→ **Given request**: In the listing that follows, how many lines contain the string "joints"? Provide only the number.

→ **Input data**:
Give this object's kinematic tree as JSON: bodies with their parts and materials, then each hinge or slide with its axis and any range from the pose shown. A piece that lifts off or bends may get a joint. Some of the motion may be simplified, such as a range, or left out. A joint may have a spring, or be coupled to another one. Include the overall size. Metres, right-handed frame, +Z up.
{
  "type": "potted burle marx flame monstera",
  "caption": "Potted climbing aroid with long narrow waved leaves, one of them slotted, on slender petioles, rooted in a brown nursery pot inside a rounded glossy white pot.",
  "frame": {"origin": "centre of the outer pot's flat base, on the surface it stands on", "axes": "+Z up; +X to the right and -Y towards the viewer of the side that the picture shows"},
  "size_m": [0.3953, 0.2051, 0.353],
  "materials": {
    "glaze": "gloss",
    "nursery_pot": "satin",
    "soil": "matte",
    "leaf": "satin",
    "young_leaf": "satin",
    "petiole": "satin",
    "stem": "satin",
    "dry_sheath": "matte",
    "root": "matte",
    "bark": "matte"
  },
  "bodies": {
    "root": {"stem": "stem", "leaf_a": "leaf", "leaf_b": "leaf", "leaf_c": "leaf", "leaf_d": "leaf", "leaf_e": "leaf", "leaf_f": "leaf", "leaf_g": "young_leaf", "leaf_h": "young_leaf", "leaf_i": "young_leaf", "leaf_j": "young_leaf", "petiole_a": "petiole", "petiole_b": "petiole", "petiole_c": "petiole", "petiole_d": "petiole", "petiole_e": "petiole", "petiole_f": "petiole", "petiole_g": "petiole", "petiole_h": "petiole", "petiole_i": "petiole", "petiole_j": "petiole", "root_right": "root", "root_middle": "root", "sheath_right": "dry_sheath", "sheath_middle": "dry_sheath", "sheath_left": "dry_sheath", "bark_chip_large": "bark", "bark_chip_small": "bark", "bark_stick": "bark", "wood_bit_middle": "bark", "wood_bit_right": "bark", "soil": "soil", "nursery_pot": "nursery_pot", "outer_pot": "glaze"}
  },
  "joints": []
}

* * *

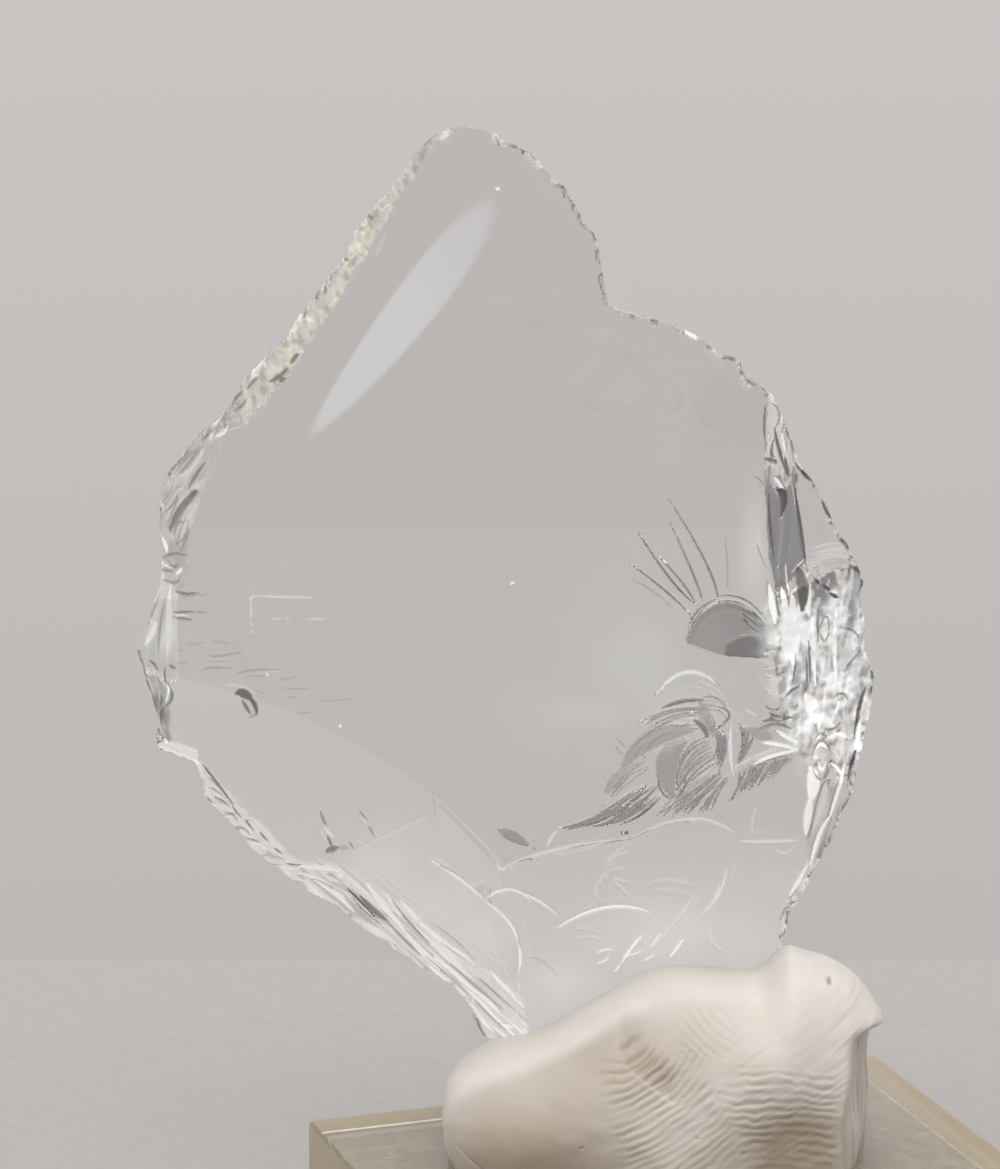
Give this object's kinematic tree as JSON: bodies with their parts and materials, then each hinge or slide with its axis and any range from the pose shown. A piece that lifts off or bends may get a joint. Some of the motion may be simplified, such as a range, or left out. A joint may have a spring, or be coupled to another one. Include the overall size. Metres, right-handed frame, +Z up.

* * *

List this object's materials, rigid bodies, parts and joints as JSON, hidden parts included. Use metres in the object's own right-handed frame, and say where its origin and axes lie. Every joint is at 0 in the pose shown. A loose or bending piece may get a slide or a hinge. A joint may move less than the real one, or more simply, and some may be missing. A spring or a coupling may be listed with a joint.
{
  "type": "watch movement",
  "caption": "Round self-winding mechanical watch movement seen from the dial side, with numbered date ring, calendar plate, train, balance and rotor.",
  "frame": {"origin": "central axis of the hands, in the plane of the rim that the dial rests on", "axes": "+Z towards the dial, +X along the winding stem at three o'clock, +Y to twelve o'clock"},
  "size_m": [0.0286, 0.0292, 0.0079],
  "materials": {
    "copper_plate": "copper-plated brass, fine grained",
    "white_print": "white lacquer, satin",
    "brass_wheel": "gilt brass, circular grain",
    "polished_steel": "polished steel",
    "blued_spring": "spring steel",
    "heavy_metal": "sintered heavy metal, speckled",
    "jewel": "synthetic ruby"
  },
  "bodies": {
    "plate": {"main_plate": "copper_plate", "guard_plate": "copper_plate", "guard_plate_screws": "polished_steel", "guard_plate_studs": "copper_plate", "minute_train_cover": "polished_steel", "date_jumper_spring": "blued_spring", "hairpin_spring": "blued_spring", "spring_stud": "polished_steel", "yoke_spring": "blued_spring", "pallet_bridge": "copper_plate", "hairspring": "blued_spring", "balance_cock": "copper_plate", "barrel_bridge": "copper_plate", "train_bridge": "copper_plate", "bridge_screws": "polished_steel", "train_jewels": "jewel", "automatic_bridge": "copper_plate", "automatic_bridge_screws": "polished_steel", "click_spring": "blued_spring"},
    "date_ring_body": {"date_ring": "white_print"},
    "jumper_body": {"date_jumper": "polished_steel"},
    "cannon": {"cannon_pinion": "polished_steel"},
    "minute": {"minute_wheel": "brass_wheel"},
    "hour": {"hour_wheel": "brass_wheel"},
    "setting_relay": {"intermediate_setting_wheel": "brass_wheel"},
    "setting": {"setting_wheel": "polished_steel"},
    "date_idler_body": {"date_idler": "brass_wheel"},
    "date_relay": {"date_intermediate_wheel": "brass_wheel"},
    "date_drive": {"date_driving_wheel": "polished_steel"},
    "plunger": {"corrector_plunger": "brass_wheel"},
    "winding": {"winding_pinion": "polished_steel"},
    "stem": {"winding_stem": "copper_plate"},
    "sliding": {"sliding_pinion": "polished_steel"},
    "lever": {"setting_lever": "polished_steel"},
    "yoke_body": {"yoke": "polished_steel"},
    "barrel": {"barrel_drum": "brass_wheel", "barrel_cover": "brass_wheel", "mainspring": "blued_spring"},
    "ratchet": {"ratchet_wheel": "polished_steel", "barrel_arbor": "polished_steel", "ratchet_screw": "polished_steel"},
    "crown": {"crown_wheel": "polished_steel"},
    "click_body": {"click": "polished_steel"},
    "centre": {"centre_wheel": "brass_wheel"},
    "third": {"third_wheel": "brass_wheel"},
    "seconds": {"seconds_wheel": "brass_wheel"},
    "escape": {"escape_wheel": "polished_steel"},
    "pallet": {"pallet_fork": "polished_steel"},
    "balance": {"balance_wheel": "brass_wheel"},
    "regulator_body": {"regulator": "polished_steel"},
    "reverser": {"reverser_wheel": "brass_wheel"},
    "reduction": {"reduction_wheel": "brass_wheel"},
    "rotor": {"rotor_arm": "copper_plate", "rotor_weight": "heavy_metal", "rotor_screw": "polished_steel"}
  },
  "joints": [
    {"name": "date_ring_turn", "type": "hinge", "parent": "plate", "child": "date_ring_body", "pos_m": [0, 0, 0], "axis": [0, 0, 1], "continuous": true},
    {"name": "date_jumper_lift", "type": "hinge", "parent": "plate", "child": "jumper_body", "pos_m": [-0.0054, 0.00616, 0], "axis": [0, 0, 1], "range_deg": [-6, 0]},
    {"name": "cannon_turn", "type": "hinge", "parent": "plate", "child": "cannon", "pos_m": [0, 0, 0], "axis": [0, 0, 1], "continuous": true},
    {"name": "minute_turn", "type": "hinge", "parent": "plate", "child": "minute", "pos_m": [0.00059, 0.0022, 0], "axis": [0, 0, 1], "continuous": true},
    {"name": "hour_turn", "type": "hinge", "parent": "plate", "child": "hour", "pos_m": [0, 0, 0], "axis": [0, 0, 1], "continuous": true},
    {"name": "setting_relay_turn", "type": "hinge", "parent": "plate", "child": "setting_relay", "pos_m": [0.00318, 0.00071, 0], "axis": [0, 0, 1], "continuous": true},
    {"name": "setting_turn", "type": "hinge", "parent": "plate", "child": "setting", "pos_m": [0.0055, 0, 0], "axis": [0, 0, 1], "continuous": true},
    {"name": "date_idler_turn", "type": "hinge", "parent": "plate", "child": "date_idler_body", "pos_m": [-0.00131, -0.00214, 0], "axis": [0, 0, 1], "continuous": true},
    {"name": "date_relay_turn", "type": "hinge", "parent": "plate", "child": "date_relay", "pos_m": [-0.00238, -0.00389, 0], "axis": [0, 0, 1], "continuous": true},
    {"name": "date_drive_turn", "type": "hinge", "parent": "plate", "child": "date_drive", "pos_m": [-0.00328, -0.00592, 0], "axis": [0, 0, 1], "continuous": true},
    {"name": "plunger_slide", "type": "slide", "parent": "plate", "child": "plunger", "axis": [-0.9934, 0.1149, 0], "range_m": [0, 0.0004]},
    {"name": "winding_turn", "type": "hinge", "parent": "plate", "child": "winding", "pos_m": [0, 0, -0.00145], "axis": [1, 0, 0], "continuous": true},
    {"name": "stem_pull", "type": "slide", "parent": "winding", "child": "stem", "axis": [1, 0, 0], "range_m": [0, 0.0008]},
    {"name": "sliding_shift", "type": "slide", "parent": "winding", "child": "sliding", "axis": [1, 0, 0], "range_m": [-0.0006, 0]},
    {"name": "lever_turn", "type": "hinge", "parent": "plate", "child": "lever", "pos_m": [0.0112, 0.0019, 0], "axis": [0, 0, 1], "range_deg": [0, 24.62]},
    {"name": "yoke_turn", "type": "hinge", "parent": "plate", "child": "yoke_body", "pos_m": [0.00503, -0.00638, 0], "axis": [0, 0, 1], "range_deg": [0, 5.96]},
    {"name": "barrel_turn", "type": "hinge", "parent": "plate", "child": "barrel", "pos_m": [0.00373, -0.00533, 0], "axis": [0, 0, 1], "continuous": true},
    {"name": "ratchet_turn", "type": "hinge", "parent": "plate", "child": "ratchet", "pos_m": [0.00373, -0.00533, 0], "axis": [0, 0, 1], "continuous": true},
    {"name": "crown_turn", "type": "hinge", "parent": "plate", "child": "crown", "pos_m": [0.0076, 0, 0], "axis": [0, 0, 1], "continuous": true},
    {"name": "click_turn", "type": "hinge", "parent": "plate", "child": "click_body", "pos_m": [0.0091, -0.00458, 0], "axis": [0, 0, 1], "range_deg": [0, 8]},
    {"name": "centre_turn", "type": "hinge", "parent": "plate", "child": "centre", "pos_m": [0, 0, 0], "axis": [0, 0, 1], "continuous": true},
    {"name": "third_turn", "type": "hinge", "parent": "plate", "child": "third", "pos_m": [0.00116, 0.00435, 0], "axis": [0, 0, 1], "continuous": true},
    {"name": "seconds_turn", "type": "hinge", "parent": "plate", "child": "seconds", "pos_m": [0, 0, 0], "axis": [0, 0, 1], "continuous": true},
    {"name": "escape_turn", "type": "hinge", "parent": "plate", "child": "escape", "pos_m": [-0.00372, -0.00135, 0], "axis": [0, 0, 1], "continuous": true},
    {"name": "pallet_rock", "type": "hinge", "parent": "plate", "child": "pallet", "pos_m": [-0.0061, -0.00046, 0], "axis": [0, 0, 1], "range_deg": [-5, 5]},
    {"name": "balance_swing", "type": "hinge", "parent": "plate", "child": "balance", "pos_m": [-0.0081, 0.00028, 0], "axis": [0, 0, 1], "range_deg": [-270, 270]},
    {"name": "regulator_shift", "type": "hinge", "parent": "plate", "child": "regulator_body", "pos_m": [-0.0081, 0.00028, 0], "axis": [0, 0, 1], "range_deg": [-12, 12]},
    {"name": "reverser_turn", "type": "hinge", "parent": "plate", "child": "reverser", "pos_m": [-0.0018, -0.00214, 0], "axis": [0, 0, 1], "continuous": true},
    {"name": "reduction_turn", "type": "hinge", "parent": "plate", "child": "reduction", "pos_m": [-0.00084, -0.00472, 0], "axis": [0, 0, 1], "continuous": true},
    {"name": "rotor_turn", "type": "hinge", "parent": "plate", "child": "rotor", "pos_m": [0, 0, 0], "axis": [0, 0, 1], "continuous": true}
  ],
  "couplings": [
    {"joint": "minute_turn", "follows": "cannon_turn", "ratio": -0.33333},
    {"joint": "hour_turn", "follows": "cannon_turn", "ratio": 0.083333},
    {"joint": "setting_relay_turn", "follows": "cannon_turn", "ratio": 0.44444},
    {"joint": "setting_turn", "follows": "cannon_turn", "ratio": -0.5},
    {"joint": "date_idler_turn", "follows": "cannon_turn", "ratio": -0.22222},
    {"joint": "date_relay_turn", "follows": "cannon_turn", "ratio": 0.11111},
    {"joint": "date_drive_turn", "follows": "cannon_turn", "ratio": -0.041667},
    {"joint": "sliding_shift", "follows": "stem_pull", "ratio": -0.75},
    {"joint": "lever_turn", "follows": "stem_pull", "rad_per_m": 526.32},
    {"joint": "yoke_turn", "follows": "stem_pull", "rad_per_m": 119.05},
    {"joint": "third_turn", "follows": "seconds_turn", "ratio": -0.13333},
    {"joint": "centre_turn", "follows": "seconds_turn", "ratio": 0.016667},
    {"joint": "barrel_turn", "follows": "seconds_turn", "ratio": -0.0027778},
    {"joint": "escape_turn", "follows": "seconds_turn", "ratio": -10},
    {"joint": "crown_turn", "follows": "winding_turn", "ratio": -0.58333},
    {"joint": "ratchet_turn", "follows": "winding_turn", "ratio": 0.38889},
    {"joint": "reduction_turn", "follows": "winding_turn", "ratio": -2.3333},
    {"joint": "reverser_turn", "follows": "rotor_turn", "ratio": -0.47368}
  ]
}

→ **Output**: 3